L’équipe est jeune, très jeune. Pas étonnant que Randa développe des sentiments maternels pour ses employés: elle se sent responsable de leur sécurité. Seuls quatre d’entre eux ont une formation en journalisme. Tous les autres se sont formés sur le tas. Il y a parmi eux un avocat, un ingénieur, une artiste ou encore un dentiste. La plupart se sont politisés durant la révolution et voient dans la photographie et le journalisme une occasion de documenter les changements qui affectent la société égyptienne, d’y réfléchir et peut-être aussi de se comprendre un peu mieux soi-même.

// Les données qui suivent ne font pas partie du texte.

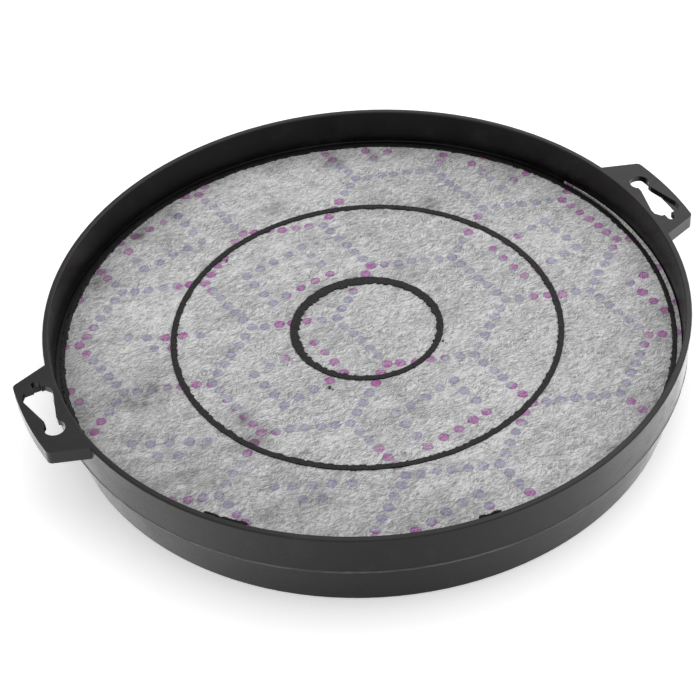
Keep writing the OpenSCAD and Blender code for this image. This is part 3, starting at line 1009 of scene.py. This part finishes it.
def floor_finish():
    finish, tree, shader, place = new_finish("floor")
    shader.inputs["Base Color"].default_value = (0.96, 0.96, 0.96, 1)
    shader.inputs["Roughness"].default_value = 0.9
    shader.inputs["Specular IOR Level"].default_value = 0.0
    ray = add_node(tree, "ShaderNodeLightPath")
    level = add_node(tree, "ShaderNodeVectorMath", {0: place, 1: (1, 1, 0)},
                     operation="MULTIPLY")
    way = add_node(tree, "ShaderNodeVectorMath", {0: level.outputs[0]}, operation="NORMALIZE")
    ahead = add_node(tree, "ShaderNodeVectorMath", {0: way.outputs[0], 1: (*FRONT, 0)},
                     operation="DOT_PRODUCT").outputs["Value"]
    # aside grows towards the sides. The floor's glow in reflections is a painted reflection on
    # the dish's walls; for the camera the floor is lifted evenly to white.
    aside = maths(tree, "SUBTRACT", 1.0, maths(tree, "MULTIPLY", ahead, ahead))
    mirrored = maths(tree, "ADD", FLOOR_MIRRORED, maths(tree, "MULTIPLY", aside, SIDES_MIRRORED))
    glow = maths(tree, "ADD",
                 maths(tree, "MULTIPLY", ray.outputs["Is Camera Ray"], FLOOR_LIFT),
                 maths(tree, "MULTIPLY", ray.outputs["Is Glossy Ray"], mirrored))
    lift = add_node(tree, "ShaderNodeEmission", {"Strength": glow})
    shown = add_node(tree, "ShaderNodeAddShader")
    tree.links.new(shader.outputs[0], shown.inputs[0])
    tree.links.new(lift.outputs[0], shown.inputs[1])
    output = next(n for n in tree.nodes if n.type == "OUTPUT_MATERIAL")
    tree.links.new(shown.outputs[0], output.inputs["Surface"])
    return finish


start_fresh()
bpy.ops.mesh.primitive_plane_add(size=12, location=(0, 0, -0.0003))
floor = bpy.context.object
floor.name = "floor"
floor.data.materials.append(floor_finish())
print("floor laid")

# %% Light
SUN_FROM = Vector((0.42, 0.12, 0.90))
SUN_STRENGTH = 0.95
SUN_SPREAD = 70
OVERHEAD = 0.70


def studio_light():
    data = bpy.data.lights.new("soft light", "SUN")
    data.energy = SUN_STRENGTH
    data.angle = math.radians(SUN_SPREAD)
    light = bpy.data.objects.new("soft_light", data)
    light.rotation_mode = "QUATERNION"
    light.rotation_quaternion = SUN_FROM.to_track_quat("Z", "Y")
    bpy.context.scene.collection.objects.link(light)
    return light


def surround():
    world = bpy.context.scene.world or bpy.data.worlds.new("world")
    bpy.context.scene.world = world
    world.use_nodes = True
    tree = world.node_tree
    tree.nodes.clear()
    way = add_node(tree, "ShaderNodeTexCoord").outputs["Generated"]
    parts = add_node(tree, "ShaderNodeSeparateXYZ", {"Vector": way}).outputs
    glow = remap(tree, parts["Z"], 0.15, 0.5, 1.0, OVERHEAD)
    ray = add_node(tree, "ShaderNodeLightPath")
    box = maths(tree, "MULTIPLY", remap(tree, parts["X"], 0.05, 0.55, 0.15, 1.15),
                remap(tree, parts["Z"], 0.3, 0.5))
    box = maths(tree, "MULTIPLY", box, remap(tree, parts["Y"], 0.2, 0.5))
    box = maths(tree, "ADD", box, remap(tree, parts["Y"], -0.1, 0.4, 0.6, 0.0))
    glow = maths(tree, "ADD", glow, maths(tree, "MULTIPLY", box, ray.outputs["Is Glossy Ray"]))
    clear = maths(tree, "MAXIMUM", ray.outputs["Is Camera Ray"],
                  ray.outputs["Is Transmission Ray"])
    seen = blend(tree, clear, glow, (1, 1, 1, 1))
    back = add_node(tree, "ShaderNodeBackground", {"Strength": seen})
    back.inputs["Color"].default_value = (1, 1, 1, 1)
    out = tree.nodes.new("ShaderNodeOutputWorld")
    tree.links.new(back.outputs[0], out.inputs["Surface"])


studio_light()
surround()
print("light from", tuple(round(v, 2) for v in SUN_FROM))

# %% [markdown]
# At the end, nothing is left in edit mode or selected.

# %% Finish
start_fresh()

Tous savent qu’ils participent à ces bouleversements. Qu’ils vivent une époque où le journalisme endosse une responsabilité sociale. Ici, pas question d’un idéal difficilement accessible, mais d’une réalité à laquelle tout le monde doit faire face. Pour un journal indépendant, le plus grand défi consiste à rester à la fois ouvert et critique, et de ne pas se laisser instrumentaliser par les forces qui occupent la place Tahrir.

Parmi les représentants de la presse, les photographes sont les plus vulnérables sur le terrain. C’est le cas par exemple d’Heba, mère célibataire d’un enfant de deux ans. Sa formation en arts visuels ne l’a pas vraiment préparée au quotidien du photoreporter. Gaz lacrymogènes, balles en caoutchouc, jets de pierres, coups de matraques… Dans le meilleur des cas, c’est son corps qui fait écran, dans le pire, c’est le matériel qui trinque. Les assurances n’existent pas et l’employeur ne passera pas à la caisse pour rembourser d’éventuels dégâts.

Avant mon départ en Juin, je retrouve une dernière fois Randa à l’heure du dîner. Elle est abattue, au bord des larmes. Le 15 du mois est passé et les photographes n’ont toujours pas reçu leur salaire. Deux d’entre eux ont été contraints de rester à la maison ce matin, faute des quelques livres égyptiennes nécessaires pour payer le transport. Puis nous passons commande.